Sunday, April 24, 2016

Weekend Report April 24

I spent a lot of time birding this weekend.  Mornings were very cold, but daytime was rather nice. Warblers were almost absent.  Sarnia, however, is getting a lot for some peculiar reason.  Perhaps the birds head up the US side and cross over at the mouth of Lake Huron!

Friday started out foggy.  It was very calm and actually rather scenic.  I captured this view looking towards Walpole Island.

There was a time one could hear Northern Bobwhite at this locale, but that is a thing of the past. A few are likely still around the south part of the island.

Saturday morning I headed down to Rondeau Park rather early.

I spent six hours in the park and nary a warbler!  It got to the point that a single Yellow-rumped would have been exciting.
The only vireo was a lone Blue-headed.
It is interesting how things vary from year to year with regards to numbers of birds and species at this date.

Lots of thrashers are now around.

I walked out marsh trail with Steve Charbonneau.  A number of ducks are still on the Bay, most being scaup, but they were far out.  On our way back, three swans were sighted.  Out of the corner of my eye, I assumed they were Mute, but not so.  They were quite large with characteristic bills of Trumpeter.  With the increase in Trumpeter Swan sightings this year, they were not out of the question.  I did not get on them soon enough with the camera, so my photos were not so great.

At Blenheim lagoons, the first Wilson's Phalarope was still present.

A number of Lesser Yellowlegs and a single Dunlin were also present.

I also checked out Erieau's marsh trail and McGeachy Pond.  A FOY Yellow Warbler was singing along with the only Yellow-rumped Warbler of the day (lol) in the Rondeau area.

On the way home, I swung around by St. Clair NWA and walked to the tower.  I saw at least 4 Yellow-rumped there, so it was not a total loss.  Nothing else of note besides the all of a Virginia Rail.
Some Northern Harriers were hunting the marsh.

I should have spent some time at the end of Angler Line, as late in the day, an American White Pelican was seen at Ticky Tacky Point by Reuven and Pilar.  Pelicans are an annual occurrence at Mitchell's Bay any more.  Likely more will be found.

Today, I headed back to Rondeau five minutes earlier (lol) than the previous day.

I met up with Steve Charbonneau and we checked out south point trail.  It was very calm, and we spent quite a bit of time watching the lake.  It was rather active and we accumulated a good list of birds in the early morning light.

Duck with a Long Tail
Three distant shorebirds, fairly large, were seen at one point. We were not sure of the type.
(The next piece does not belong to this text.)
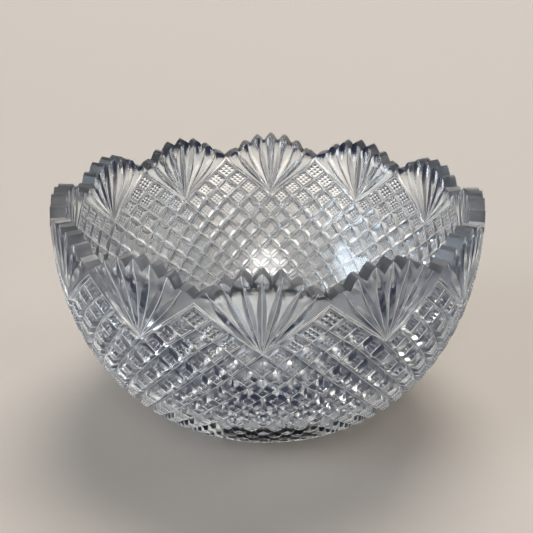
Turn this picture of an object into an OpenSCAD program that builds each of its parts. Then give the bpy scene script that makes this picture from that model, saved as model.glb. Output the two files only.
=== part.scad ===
// Cut-glass punch bowl: one piece of clear crystal with a scalloped, toothed rim,
// a fan of seven leaf cuts under every scallop, mitre cuts along the edges of the
// fans and a rayed star ground into the underside. It stands on the flat ring
// round the star. Origin: middle of that ring. +Z: up, the bowl's axis.

/* [Bowl] */
// Outer radius of the bowl at the rim
rim_r = 130; // [90:1:180]
// Height of the tallest teeth above the table
rim_h = 143; // [100:1:200]
// Outer radius of the flat foot ring
foot_r = 51; // [44:1:70]
// Thickness of the wall at the rim
wall_t = 9; // [6:0.5:12]
// Thickness of the floor
floor_t = 12; // [8:0.5:16]
// Radius of the flat middle of the floor inside
floor_r = 24; // [10:1:35]

/* [Rim] */
// Number of scallops round the rim, one fan under each
scallops = 12; // [8:1:16]
// How far the outermost teeth of a scallop stand below its middle tooth
scallop_drop = 11.7; // [4:0.1:16]
// Depth of the notches between the middle teeth
notch_depth = 6.2; // [2:0.1:8]
// Depth of the notch between two scallops, below the teeth beside it
valley_depth = 4; // [2:0.1:8]

/* [Fans] */
// Height of a fan, from the tip of its middle tooth down to the point its cuts start from
fan_h = 47.3; // [25:0.1:60]
// Distance from a tooth tip down to the end of the leaf cut under it
leaf_end_gap = 3; // [1:0.1:8]
// Depth of a leaf cut at its two ends
leaf_depth = 0.5; // [0.2:0.1:1.5]
// Half of the width of a leaf cut's mouth over its depth, the wheel's angle
leaf_spread = 1.4; // [1:0.1:2]
// Distance from the bottom of the notch between two scallops down to the point
// where the edges of their fans meet
fan_corner_gap = 4.3; // [1:0.1:10]
// Depth of the mitre cuts along the edges of a fan
mitre_depth = 1.1; // [0.5:0.1:2]

/* [Underside] */
// Number of rays of the star
star_rays = 24; // [12:2:36]
// Width of the flat foot ring round the star
ring_w = 9; // [4:0.5:15]
// Depth of the star at its middle
star_depth = 2.4; // [1:0.1:4]
// Radius of the star's round middle
star_hub_r = 13; // [8:0.5:20]

/* [Hidden] */
$fn = 96;
glass = [0.86, 0.9, 0.92, 0.5];

// Share of half a scallop's angle at which each tooth stands, from the middle out
tooth_share = [0, 0.3, 0.593, 0.813];
// How fast the rim line falls away from the middle of a scallop
fall_power = 2.2;
half_scallop = 180 / scallops;
inner_r = rim_r - wall_t;
star_r = foot_r - ring_w;
fan_point_h = rim_h - fan_h;
fan_corner_h = rim_h - scallop_drop - valley_depth - fan_corner_gap;

// Side profile: a cubic curve through four guide points
profile_steps = 20;
function curve(p, t) =
    pow(1 - t, 3) * p[0] + 3 * pow(1 - t, 2) * t * p[1] + 3 * (1 - t) * t * t * p[2] + pow(t, 3) * p[3];
function curve_points(p) = [for (i = [0:profile_steps]) curve(p, i / profile_steps)];
function reversed(list) = [for (i = [len(list) - 1:-1:0]) list[i]];
outer_belly = 6;
inner_belly = 3;
outer_guides = [
    [foot_r, 0],
    [foot_r + 0.415 * (rim_r - foot_r), 0.0475 * rim_h],
    [rim_r + outer_belly, 0.35 * rim_h],
    [rim_r, rim_h],
];
inner_guides = [
    [floor_r, floor_t],
    [floor_r + 0.6 * (inner_r - floor_r), floor_t],
    [inner_r + inner_belly, floor_t + 0.29 * (rim_h - floor_t)],
    [inner_r, rim_h],
];
outer_line = curve_points(outer_guides);
inner_line = curve_points(inner_guides);

// Outer radius at a height, read along the side profile
function outer_radius(h) = lookup(h, [for (p = outer_line) [p[1], p[0]]]);

// Height of the line through the tooth tips, at a share of half a scallop
function tip_h(share) = rim_h - scallop_drop * pow(share / tooth_share[3], fall_power);

// The plain bowl turned from its side profile
module blank() {
    rotate_extrude()
        polygon(concat([[0, 0]], outer_line, reversed(inner_line), [[0, floor_t]]));
}

// A vee with its lowest point at height h, through the wall at an angle. Its sides
// rise to the tips at the angles and heights [angle, height] left and right.
module rim_vee(angle, h, left, right) {
    over = rim_h + 1;
    overlap = 0.6;
    left_run = rim_r * (angle - left[0]) * PI / 180;
    right_run = rim_r * (right[0] - angle) * PI / 180;
    rotate([0, 0, angle])
        translate([rim_r - 2 * wall_t, 0, 0])
            rotate([90, 0, 90])
                linear_extrude(3 * wall_t)
                    polygon([
                        [0, h],
                        [right_run, right[1]],
                        [right_run + overlap, right[1]],
                        [right_run + overlap, over],
                        [-left_run - overlap, over],
                        [-left_run - overlap, left[1]],
                        [-left_run, left[1]],
                    ]);
}

// Every notch of one scallop, and the valley on its left side
module scallop_notches() {
    for (side = [-1, 1])
        for (i = [0:2]) {
            inner_share = tooth_share[i];
            outer_share = tooth_share[i + 1];
            share = (inner_share + outer_share) / 2;
            depth = notch_depth * (1 - share * 0.6);
            inner_tip = [side * inner_share * half_scallop, tip_h(inner_share)];
            outer_tip = [side * outer_share * half_scallop, tip_h(outer_share)];
            rim_vee(side * share * half_scallop, tip_h(share) - depth,
                    side > 0 ? inner_tip : outer_tip, side > 0 ? outer_tip : inner_tip);
        }
    last_tip = tooth_share[3] * half_scallop;
    rim_vee(-half_scallop, tip_h(tooth_share[3]) - valley_depth,
            [last_tip - 2 * half_scallop, tip_h(tooth_share[3])],
            [-last_tip, tip_h(tooth_share[3])]);
}

// A straight wheel cut in the outer wall from one [angle, height] to another
module wheel_cut(start, end, depth, spread) {
    mouth = depth + 6;
    start_r = outer_radius(start[1]);
    end_r = outer_radius(end[1]);
    half_turn = (end[0] - start[0]) / 2;
    out = (end_r - start_r) * cos(half_turn);
    along = (start_r + end_r) * sin(half_turn);
    up = end[1] - start[1];
    rotate([0, 0, start[0] + half_turn])
        translate([start_r * cos(half_turn), -start_r * sin(half_turn), start[1]])
            rotate([-atan2(along, up), 0, 0])
                rotate([0, atan2(out, norm([along, up])), 0])
                    linear_extrude(norm([out, along, up]))
                        polygon([[-depth, 0], [mouth - depth, mouth * spread], [mouth - depth, -mouth * spread]]);
}

// The seven leaf cuts of a fan and the two mitre cuts along its edges
module fan_cuts() {
    point = [0, fan_point_h];
    for (side = [-1, 1])
        for (i = [0:3])
            if (i > 0 || side > 0)
                wheel_cut(point, [side * tooth_share[i] * half_scallop, tip_h(tooth_share[i]) - leaf_end_gap],
                          leaf_depth, leaf_spread);
    for (side = [-1, 1])
        wheel_cut(point, [side * half_scallop, fan_corner_h], mitre_depth, leaf_spread);
}

// One ray of the star: a vee that fades out at the star's edge
module star_ray() {
    slope = atan2(star_depth, star_r);
    start = star_hub_r - 1;
    rotate([0, slope, 0])
        translate([start, 0, star_depth * cos(slope)])
            rotate([90, 0, 90])
                linear_extrude(star_r / cos(slope))
                    polygon([[0, 0], [2 * star_depth, -2 * star_depth], [-2 * star_depth, -2 * star_depth]]);
}

// The star ground into the underside, with its round middle
module star() {
    for (k = [0:star_rays - 1])
        rotate([0, 0, k * 360 / star_rays])
            star_ray();
    translate([0, 0, -1])
        cylinder(h = star_depth + 1, r = star_hub_r);
}

// The bowl with all of its cuts
module bowl() {
    color(glass)
        difference() {
            blank();
            for (k = [0:scallops - 1])
                rotate([0, 0, k * 2 * half_scallop]) {
                    scallop_notches();
                    fan_cuts();
                }
            star();
        }
}

bowl();
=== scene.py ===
import bpy
import bmesh
import math
import numpy as np
from mathutils import Matrix, Vector


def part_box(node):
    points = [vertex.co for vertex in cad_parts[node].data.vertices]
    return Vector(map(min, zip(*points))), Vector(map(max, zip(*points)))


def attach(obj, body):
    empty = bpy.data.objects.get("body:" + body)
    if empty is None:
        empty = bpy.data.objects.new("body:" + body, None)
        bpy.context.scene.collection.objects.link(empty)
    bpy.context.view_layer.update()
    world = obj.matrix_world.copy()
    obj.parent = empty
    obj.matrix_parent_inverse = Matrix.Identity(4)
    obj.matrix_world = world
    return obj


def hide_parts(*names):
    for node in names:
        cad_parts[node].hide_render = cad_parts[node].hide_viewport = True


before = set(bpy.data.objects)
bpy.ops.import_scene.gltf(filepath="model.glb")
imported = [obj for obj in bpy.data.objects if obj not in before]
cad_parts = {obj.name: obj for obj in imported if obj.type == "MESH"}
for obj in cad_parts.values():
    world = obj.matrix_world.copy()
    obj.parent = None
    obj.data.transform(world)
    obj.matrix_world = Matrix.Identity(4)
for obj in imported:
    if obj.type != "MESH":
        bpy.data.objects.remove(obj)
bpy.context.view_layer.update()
bowl_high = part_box("bowl")[1]

# ---------------------------------------------------------------------------
# The camera. It stands in front of the bowl and looks down into it at about 23
# degrees, a little to the right of the middle of the front fan.
# ---------------------------------------------------------------------------
camera_place = (0.0105, -0.5472, 0.3255)
camera_tilt = math.radians(90 - 23.17)
camera_roll = math.radians(-0.13)
camera_turn = math.radians(1.2)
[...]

Common Loons were on the move, and I ended up with 25 for the morning.

On our return walk, I sighted the rare Yellow-rumped Warbler!  Later I found another and that was it for that species.  A couple other Pine Warblers and a Nashville were seen in the morning for a grand total of 5 warblers in almost 7 hours.
A few gnatcatchers are now in.

Red-headed Woodpeckers are now starting to arrive.  Two were along Lakeshore Road north of the VC this morning.

A few Savannah Sparrows were were working the grounds, four of which were across from the churches.
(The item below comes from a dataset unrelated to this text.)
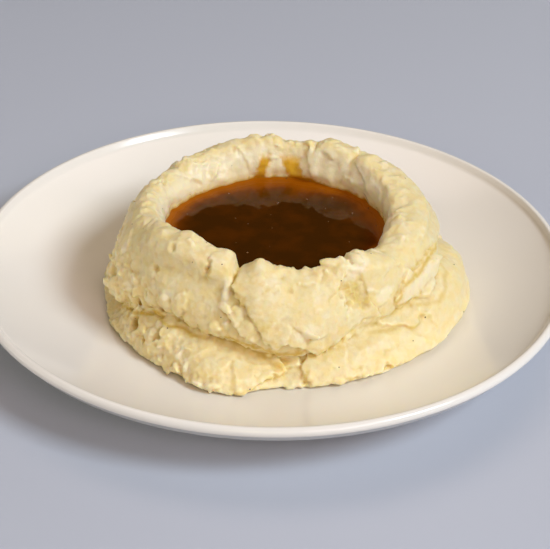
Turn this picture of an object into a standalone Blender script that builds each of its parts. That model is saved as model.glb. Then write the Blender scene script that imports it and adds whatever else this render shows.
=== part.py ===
# A side of mashed potato on its plate: a coupe plate, a two-tier ring of mash
# with a hollow in its top, and the pool of gravy that fills the hollow.
# Units are metres, +Z is up, and the origin is the centre of the plate's foot, on the table.

import math

import bmesh
import bpy
from mathutils import Vector, noise

MM = 0.001

# Plate
PLATE_DIAMETER = 229 * MM
PLATE_HEIGHT = 24 * MM
WELL_RADIUS = 52 * MM
WELL_TOP = 6.0 * MM
RIM_CURVE = 2.1  # power of the curve from the well up to the lip
WALL_THICKNESS = 4.2 * MM
LIP_THICKNESS = 3.6 * MM
FOOT_OUTER_RADIUS = 64 * MM
FOOT_WIDTH = 5 * MM
FOOT_ROUND = 0.8 * MM
FOOT_RECESS = 1.8 * MM
PLATE_SIDES = 72

# Mash: the lower tier, the crease above it, the upper tier and the hollow in its top
MASH_CENTRE = (1 * MM, -1 * MM)
LOWER_RADIUS = 68 * MM
LOWER_TUCK = 1.5 * MM  # how far the lower tier draws in where it meets the plate
LOWER_SLOPE = 4.5 * MM  # how far it draws in again by the time it reaches the crease
UPPER_RADIUS = 61.5 * MM
CREASE_HEIGHT = 21 * MM
CREASE_DEPTH = 6 * MM
CREASE_WIDTH = 3.5 * MM
CREST_RADIUS = 47.5 * MM
CREST_HEIGHT = 47.2 * MM
CREST_ROUND = 3.2 * MM
SHOULDER_WIDTH = 5.5 * MM
HOLLOW_RADIUS = 42.5 * MM
HOLLOW_DEPTH = 13 * MM
LUMP_SIZE = 15 * MM
LUMP_HEIGHT = 1.3 * MM
MASH_SIDES = 72

# Gravy
GRAVY_LEVEL = 34 * MM
GRAVY_TOP_RINGS = 3

GAP = 0.3 * MM  # kept between pieces that touch

# Where a spoonful stands proud of the ring, or a dent cuts into it: the angle round the ring
# and the half width, in degrees, and how far it goes.
LOWER_LOBES = (
    (350, 42, 7.5 * MM),
    (60, 20, 2.0 * MM),
    (120, 22, 2.5 * MM),
    (180, 18, -2.0 * MM),
    (218, 16, -1.0 * MM),
    (256, 14, 6.5 * MM),
    (272, 8, -3.5 * MM),
)
UPPER_LOBES = (
    (18, 30, 3.5 * MM),
    (100, 26, 1.5 * MM),
    (162, 28, -3.2 * MM),
    (198, 11, 3.0 * MM),
    (240, 14, -1.5 * MM),
    (276, 16, 2.0 * MM),
    (312, 14, -1.5 * MM),
)
CREASE_LOBES = (
    (350, 24, 9.0 * MM),
    (60, 20, 3.0 * MM),
    (130, 24, -2.0 * MM),
    (194, 17, -7.5 * MM),
    (232, 12, 3.0 * MM),
    (274, 14, -5.0 * MM),
)
SHOULDER_LOBES = (
    (5, 38, 5.5 * MM),
    (150, 24, -1.5 * MM),
    (228, 22, 2.0 * MM),
)
CREST_LOBES = (
    (30, 15, 1.5 * MM),
    (58, 16, 2.5 * MM),
    (82, 7, -1.5 * MM),
    (98, 16, 3.0 * MM),
    (150, 20, -2.0 * MM),
    (228, 22, 5.5 * MM),
    (257, 6, -3.0 * MM),
    (267, 8, 2.5 * MM),
    (288, 14, -3.4 * MM),
    (328, 14, -5.5 * MM),
    (0, 14, -2.0 * MM),
)
HOLLOW_LOBES = (
    (65, 20, -2.0 * MM),
    (128, 30, -3.5 * MM),
)


def swell(angle, lobes):
    """The sum of the lobes at an angle round the ring."""
    total = 0.0
    for centre, half_width, height in lobes:
        turn = math.remainder(angle - math.radians(centre), math.tau)
        total += height * math.exp(-((turn / math.radians(half_width)) ** 2))
    return total


def smooth_step(t):
    t = min(max(t, 0.0), 1.0)
    return t * t * (3 - 2 * t)


def through(points, steps):
    """A Catmull-Rom curve through (radius, height) points, with this many steps in each span."""
    padded = [points[0], *points, points[-1]]
    curve = []
    for a, b, c, d in zip(padded, padded[1:], padded[2:], padded[3:]):
        for step in range(steps):
            t = step / steps
            curve.append(tuple(catmull_rom(a[k], b[k], c[k], d[k], t) for k in (0, 1)))
    curve.append(points[-1])
    return curve


def catmull_rom(a, b, c, d, t):
    linear = (c - a) * t
    square = (2 * a - 5 * b + 4 * c - d) * t**2
    cubic = (3 * b - a - 3 * c + d) * t**3
    return b + 0.5 * (linear + square + cubic)


def plate_surface(radius):
    """The height of the plate's eating surface: flat in the well, then a curve up to the lip."""
    rim = PLATE_DIAMETER / 2 - LIP_THICKNESS / 2
    rise = PLATE_HEIGHT - LIP_THICKNESS / 3 - WELL_TOP
    share = max(radius - WELL_RADIUS, 0.0) / (rim - WELL_RADIUS)
    return WELL_TOP + rise * share**RIM_CURVE


def plate_profile():
    """The plate's section from the centre, over the lip, under the rim and foot, back to the centre."""
    lip = LIP_THICKNESS / 2
    rim = PLATE_DIAMETER / 2 - lip
    slope = rim - lip - WELL_RADIUS
    inside = [WELL_RADIUS / 2] + [WELL_RADIUS + share / 8 * slope for share in range(8)]
    over_lip = [math.radians(a) for a in range(135, -61, -39)]
    overhang = rim - lip - FOOT_OUTER_RADIUS
    underside = [FOOT_OUTER_RADIUS + share / 9 * overhang for share in (8, 6, 4, 2.5, 1)]
    foot_inner_radius = FOOT_OUTER_RADIUS - FOOT_WIDTH
    return [
        (0.0, WELL_TOP),
        *((r, plate_surface(r)) for r in inside),
        *((rim + lip * math.cos(a), PLATE_HEIGHT - lip + lip * math.sin(a)) for a in over_lip),
        *((r, plate_surface(r) - WALL_THICKNESS) for r in underside),
        (FOOT_OUTER_RADIUS, FOOT_ROUND),
        (FOOT_OUTER_RADIUS - FOOT_ROUND, 0.0),
        (foot_inner_radius + FOOT_ROUND, 0.0),
        (foot_inner_radius, FOOT_ROUND),
        (foot_inner_radius - FOOT_ROUND, FOOT_RECESS),
        (foot_inner_radius / 2, FOOT_RECESS),
        (0.0, FOOT_RECESS),
    ]


def mash_section(angle):
    """The mash's section at one angle, from the middle of its base, up the two tiers, over the crest
    and down into the hollow."""
    lower = LOWER_RADIUS + swell(angle, LOWER_LOBES)
    foot = lower - LOWER_TUCK
    upper = UPPER_RADIUS + swell(angle, UPPER_LOBES)
    crease = CREASE_HEIGHT + swell(angle, CREASE_LOBES)
    crest = CREST_HEIGHT + swell(angle, CREST_LOBES)
    shoulder = CREST_RADIUS + SHOULDER_WIDTH + swell(angle, SHOULDER_LOBES)
    hollow = HOLLOW_RADIUS + swell(angle, HOLLOW_LOBES)
    base = plate_surface(lower) + GAP
    tier = crest - crease
    floor = GRAVY_LEVEL - HOLLOW_DEPTH
    points = [
        (0.0, WELL_TOP + GAP),
        (foot / 2, plate_surface(foot / 2) + GAP),
        (foot, base),
        (lower, base + 0.28 * (crease - base)),
        (lower - LOWER_SLOPE, crease - CREASE_WIDTH),
        (upper - CREASE_DEPTH, crease),
        (upper - 0.2 * CREASE_DEPTH, crease + 0.11 * tier),
        (upper, crease + 0.36 * tier),
        (upper - 0.7 * SHOULDER_WIDTH, crease + 0.7 * tier),
        (shoulder, crest - 0.08 * tier),
        (CREST_RADIUS, crest),
        (CREST_RADIUS - CREST_ROUND, crest - 0.8 * CREST_ROUND),
        (hollow, GRAVY_LEVEL + 0.3 * HOLLOW_DEPTH),
        (hollow, GRAVY_LEVEL - 0.3 * HOLLOW_DEPTH),
        (0.8 * hollow, floor + 0.2 * HOLLOW_DEPTH),
        (hollow / 2, floor),
        (0.0, floor),
    ]
    return through(points, 2)


def turned(radius, height, angle):
    return Vector(
        (
            MASH_CENTRE[0] + radius * math.cos(angle),
            MASH_CENTRE[1] + radius * math.sin(angle),
            height,
        )
    )


def lumpiness(radius, height):
    """How much of its lumps the mash shows here: none on the plate, none under the gravy."""
    if radius > CREST_RADIUS:
        return smooth_step((height - WELL_TOP - LUMP_HEIGHT) / LUMP_SIZE * 2)
    return smooth_step((height - GRAVY_LEVEL - LUMP_HEIGHT) / LUMP_SIZE * 4)


def mash_column(angle):
    section = mash_section(angle)
    column = [turned(radius, height, angle) for radius, height in section]
    for row in range(1, len(section) - 1):
        radius, height = section[row]
        push = LUMP_HEIGHT * lumpiness(radius, height) * noise.noise(column[row] / LUMP_SIZE)
        along = Vector(section[row + 1]) - Vector(section[row - 1])
        along.normalize()
        column[row] = turned(radius + push * along.y, height - push * along.x, angle)
    return column


def mash_grid():
    """The mash's points: one row for each step of the section, one column for each angle."""
    columns = [mash_column(math.tau * side / MASH_SIDES) for side in range(MASH_SIDES)]
    return [list(row) for row in zip(*columns)]


def gravy_edge(column):
    """Where one column of the mash's points crosses the gravy's level inside the hollow."""
    for upper, lower in zip(column, column[1:]):
        if axis_distance(upper) < CREST_RADIUS and upper.z >= GRAVY_LEVEL > lower.z:
            return upper.lerp(lower, (upper.z - GRAVY_LEVEL) / (upper.z - lower.z))


def gravy_grid(mash_rows):
    """The gravy's points: flat rings from the middle out to the wall of the hollow, then the wall and
    floor of the hollow itself, a gap inside the mash."""
    edge = [inward(gravy_edge(column)) for column in zip(*mash_rows)]
    middle = Vector((*MASH_CENTRE, GRAVY_LEVEL))
    rows = [[middle] * MASH_SIDES]
    for ring in range(1, GRAVY_TOP_RINGS + 1):
        rows.append([middle.lerp(point, ring / GRAVY_TOP_RINGS) for point in edge])
    bed_top = GRAVY_LEVEL - HOLLOW_DEPTH / 2
    crest_row = max(range(len(mash_rows)), key=lambda row: mash_rows[row][0].z)
    for row in mash_rows[crest_row:]:
        if row[0].z < bed_top:
            rows.append([inward(point) + Vector((0, 0, GAP)) for point in row])
    return rows


def axis_distance(point):
    return math.dist(point.xy, MASH_CENTRE)


def inward(point):
    """The point moved a gap towards the mash's axis."""
    axis = Vector((*MASH_CENTRE, point.z))
    return point.lerp(axis, GAP / max(axis_distance(point), GAP))


def closed_from_rows(name, rows, material):
    """A closed body from rings of points. The first and the last row are single points."""
    body = bmesh.new()
    sides = len(rows[0])
    first, last = body.verts.new(rows[0][0]), body.verts.new(rows[-1][0])
    rings = [[body.verts.new(point) for point in row] for row in rows[1:-1]]
    for side in range(sides):
        after = (side + 1) % sides
        body.faces.new((first, rings[0][side], rings[0][after]))
        body.faces.new((last, rings[-1][after], rings[-1][side]))
        for low, high in zip(rings, rings[1:]):
            body.faces.new((low[side], high[side], high[after], low[after]))
    bmesh.ops.recalc_face_normals(body, faces=body.faces)
    mesh = bpy.data.meshes.new(name)
    body.to_mesh(mesh)
    body.free()
    mesh.shade_smooth()
    mesh.materials.append(material)
    obj = bpy.data.objects.new(name, mesh)
    bpy.context.scene.collection.objects.link(obj)


def finish(name, colour, roughness):
    material = bpy.data.materials.new(name)
    material.use_nodes = True
    shader = material.node_tree.nodes["Principled BSDF"]
    shader.inputs["Base Color"].default_value = (*colour, 1.0)
    shader.inputs["Roughness"].default_value = roughness
    shader.inputs["Metallic"].default_value = 0.0
    return material


def make_plate():
    angles = [math.tau * side / PLATE_SIDES for side in range(PLATE_SIDES)]
    rows = [
        [Vector((r * math.cos(a), r * math.sin(a), z)) for a in angles] for r, z in plate_profile()
    ]
    closed_from_rows("plate", rows, finish("glazed_ceramic", (0.86, 0.81, 0.72), 0.12))


def make_mash(rows):
    closed_from_rows("mash", rows, finish("mashed_potato", (0.83, 0.70, 0.42), 0.45))


def make_gravy(mash_rows):
    rows = gravy_grid(mash_rows)
    closed_from_rows("gravy", rows, finish("brown_gravy", (0.06, 0.02, 0.003), 0.08))


def main():
    for obj in list(bpy.data.objects):
        bpy.data.objects.remove(obj)
    make_plate()
    mash_rows = mash_grid()
    make_mash(mash_rows)
    make_gravy(mash_rows)


main()
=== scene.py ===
# Mashed potato side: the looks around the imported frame.
# A glazed plate, a ring of mash sculpted from spoonfuls, gravy in its hollow, bubbles and pepper.

import math
import random

import bmesh
import bpy
import numpy as np
from mathutils import Matrix, Vector, noise
from mathutils.bvhtree import BVHTree


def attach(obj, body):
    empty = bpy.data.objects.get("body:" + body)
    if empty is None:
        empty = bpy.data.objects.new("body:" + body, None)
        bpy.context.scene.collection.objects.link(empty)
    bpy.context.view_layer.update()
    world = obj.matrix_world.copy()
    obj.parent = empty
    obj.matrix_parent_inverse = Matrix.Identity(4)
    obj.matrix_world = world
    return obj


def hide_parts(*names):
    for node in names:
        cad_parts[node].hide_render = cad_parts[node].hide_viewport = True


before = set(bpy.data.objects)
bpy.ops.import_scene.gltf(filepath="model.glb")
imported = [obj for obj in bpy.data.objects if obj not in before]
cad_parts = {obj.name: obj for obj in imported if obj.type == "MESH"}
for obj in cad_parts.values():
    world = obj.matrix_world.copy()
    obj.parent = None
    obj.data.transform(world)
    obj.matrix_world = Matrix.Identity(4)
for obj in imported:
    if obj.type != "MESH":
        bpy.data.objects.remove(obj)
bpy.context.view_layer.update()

mm = 0.001
scene = bpy.context.scene
scene.view_settings.view_transform = "Standard"
ringCentre = np.array((1 * mm, -1 * mm, 0))  # the axis of the ring of mash
upward = Vector((0, 0, 1))


def say(text):
    print("mash side:", text)


def newObject(name, data):
    obj = bpy.data.objects.new(name, data)
    scene.collection.objects.link(obj)
    return obj


def meshObject(name, points, faces, edges=()):
    mesh = bpy.data.meshes.new(name)
    mesh.from_pydata([tuple(p) for p in points], edges, faces)
    mesh.validate()
    mesh.shade_smooth()
    return newObject(name, mesh)


def facesOut(mesh, mergeDistance=None):
    # doubled points become one, and every face points outwards
    body = bmesh.new()
    body.from_mesh(mesh)
    if mergeDistance:
        bmesh.ops.remove_doubles(body, verts=body.verts, dist=mergeDistance)
    bmesh.ops.recalc_face_normals(body, faces=body.faces)
    body.to_mesh(mesh)
    body.free()


def applyModifiers(obj):
    graph = bpy.context.evaluated_depsgraph_get()
    mesh = bpy.data.meshes.new_from_object(obj.evaluated_get(graph))
    obj.modifiers.clear()
    obj.data = mesh


def remesh(obj, voxel):
    modifier = obj.modifiers.new("voxels", "REMESH")
    modifier.mode = "VOXEL"
    modifier.voxel_size = voxel
    modifier.use_smooth_shade = True
    applyModifiers(obj)


def readRows(items, field, width, kind):
    flat = np.empty(len(items) * width, kind)
    items.foreach_get(field, flat)
    return flat.reshape(-1, width)


def readPoints(mesh, field="co"):
    return readRows(mesh.vertices, field, 3, np.float32).astype(float)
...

This area is good for sparrows and perhaps a Lark Sparrow will be found this May.  I know of two there in previous years.

This evening I headed out to Mitchell's Bay. Just as I was arriving near the Lake Shore Trail entrance, several Yellow-headed Blackbirds got up from beside the road.  I never got any photos though.  They are hit and miss where you will see them as they seem to be moving around.

I spent quite a bit of time looking on the lake, but no pelican(s).  I did get some FOY birds though.

Next weekend can only be better!


  1. I especially like your first photo. And yes, the coming weekend looks promising.

    1. Thanks Allen. It can only get better from here, especially since the weekend is over!